気象庁はきょう11日、「エルニーニョ監視速報」を発表しました。今後、ラニーニャ現象は終息に向かい、冬の終わりには平常の状態となる可能性が高く、春はエルニーニョ現象もラニーニャ現象も発生していない平常の状態が続く可能性が高くなっています。

●12 月の実況

12月のエルニーニョ監視海域の海面水温の基準値からの差は−0.7℃で、基準値より低い値でした。ラニーニャ現象発生の判断に使用している5か月移動平均値の10月の値は−0.8℃で、14か月連続して−0.5℃以下となりました(ラニーニャ現象の基準は6か月以上)。太平洋赤道域の海面水温は西部で平年より高く、中部から東部で平年より低くなりました。海洋表層の水温は西部から中部で平年より高く、東部で平年より低くなりました。太平洋赤道域の日付変更線付近の対流活動は平年より不活発、中部の大気下層の東風(貿易風)は平年より強くなりました。このような大気と海洋の状態はラニーニャ現象時の特徴を示しており、2021年秋からラニーニャ現象が続いています。

●今後の見通し

今後、ラニーニャ現象は終息に向かい、冬の終わりには平常の状態となる可能性が高く(70%)、春はエルニーニョ現象もラニーニャ現象も発生していない平常の状態が続く可能性が高くなっています(80%)。 実況で太平洋赤道域の中部にみられる海洋表層の暖水は東進し、東部の海面水温を上昇させるとみられます。大気海洋結合モデルは、エルニーニョ監視海域の海面水温が、今後上昇し、冬の終わりには基準値に近い値になると予測しています。その後、春は基準値に近い値か基準値より高い値で推移すると予測されていますが、予測の不確実性は大きくなっています。以上のことから、今後、ラニーニャ現象は終息に向かい、冬の終わりには平常の状態となる可能性が高く(70%)、春はエルニーニョ現象もラニーニャ現象も発生していない平常の状態が続く可能性が高くなっています(80%)。

●ラニーニャ現象とは?

「ラニーニャ現象」が発生するのは、太平洋赤道域です。このあたりは貿易風と呼ばれる東風が吹いているため、通常、暖かい海水は西側のインドネシア付近に吹き寄せられる一方、東側の南米沖では、海の深い所から冷たい海水がわき上がっています。

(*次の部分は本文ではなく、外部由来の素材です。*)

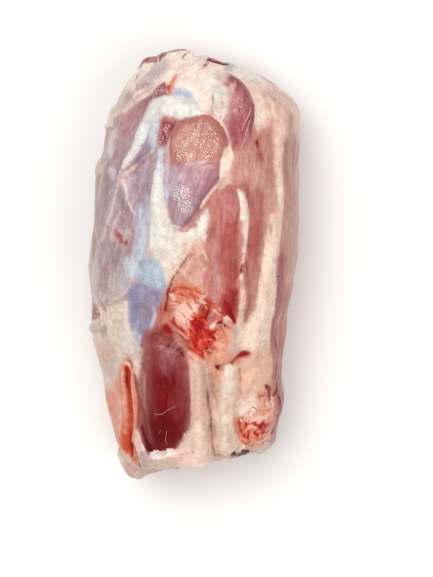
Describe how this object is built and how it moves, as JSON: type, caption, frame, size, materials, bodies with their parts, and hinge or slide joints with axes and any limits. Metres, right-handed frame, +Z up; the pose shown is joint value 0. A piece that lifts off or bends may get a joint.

ただ、何らかの原因で東風が強まると、西側の暖かい海水が厚く蓄積するとともに、東側にわき上がる冷たい海水の勢いが強まり、南米沖の海面水温が通常より低くなります。このように、太平洋赤道域の日付変更線付近から南米沿岸にかけて、海面水温が平年より低くなり、その状態が1年程度続く現象を「ラニーニャ現象」と呼びます。

「ラニーニャ現象」は海で起こる現象ですが、発生すると大気にも影響を及ぼし、世界各地で気圧配置などがいつもとは違った状態になります。雨や雪の降りやすい場所や、風の吹き方、気温などが変わってくるのです。

「ラニーニャ現象」発生時の日本は、梅雨は西日本で、夏は沖縄・奄美で雨量が多い傾向です。また、冬は西から寒気が流れ込みやすいと言われています。